The women in this story traverse the boundaries of faery tale and not – especially the two daughters. They live in the fairy tale heaven-like world for most of their lives, and in a way, they represent us – the post-Grimm and post-Disney crowd that got accustomed to stories with happy endings, a sterile version of what they really are. And when they cross over to the real world – the world where faery tales once truly existsed, there are two responses: Urdda remains fascinated and moved forward’ Branza is fearful and tries to claw her way back to heaven.
In the same way, the dark fairy tales are slowly creeping back up to our cultures, they are becoming more popular, and their influence is beginning.
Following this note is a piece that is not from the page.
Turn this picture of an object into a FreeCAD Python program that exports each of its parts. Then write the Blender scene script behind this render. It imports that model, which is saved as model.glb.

The world is ready, I think, for a less moralistic and a more true sense of fairy tale, as dark as it can be. And I think this book is one to get us there.

~ Ammy Belle


  1. Excellent analysis, but this is not my kind of book. I like the dark histiry of fairy tales, how they were warnings, but I don't think that I'd enjoy reading about sooo dark and ugly.

  2. 'The world sucks, dear children'. Love it! That perfectly sums up the original fairy tales and more modern dark fairy tales like Tender Morsels (which is indeed a crazy good, if disturbing, book). I almost included it in my guest post on YA retellings... think I ended up cutting it out.

    Anyway, awesome analysis of Tender Morsels and fantastic guest post. Really enjoyed reading it!

  3. Thanks Kat! It really was an excellent book - but it is disturbing. Kudos to you for finishing it - it took me a while.

  4. Exceptionally well though out post. I'm looking forward to reading this one. Thanks for sharing!

  5. I got this from Amazon (bargain price!) not too long ago, so I have a nice hardcover edition waiting to be read. Think I'll bump it up on my list. Great analysis!

  6. I have yet to read Tender Morsels (though I did buy it a while back) but I've heard so many incredible things about it. Fairy tales really aren't meant to be nice. Even the Grimm's Brothers fairy tales - the original ones - are quite dark. I'm into darker books, so I'd be more than okay with dark fairy tales taking off again.

    Disturbing book or not, Tender Morsels is one that I know I must read.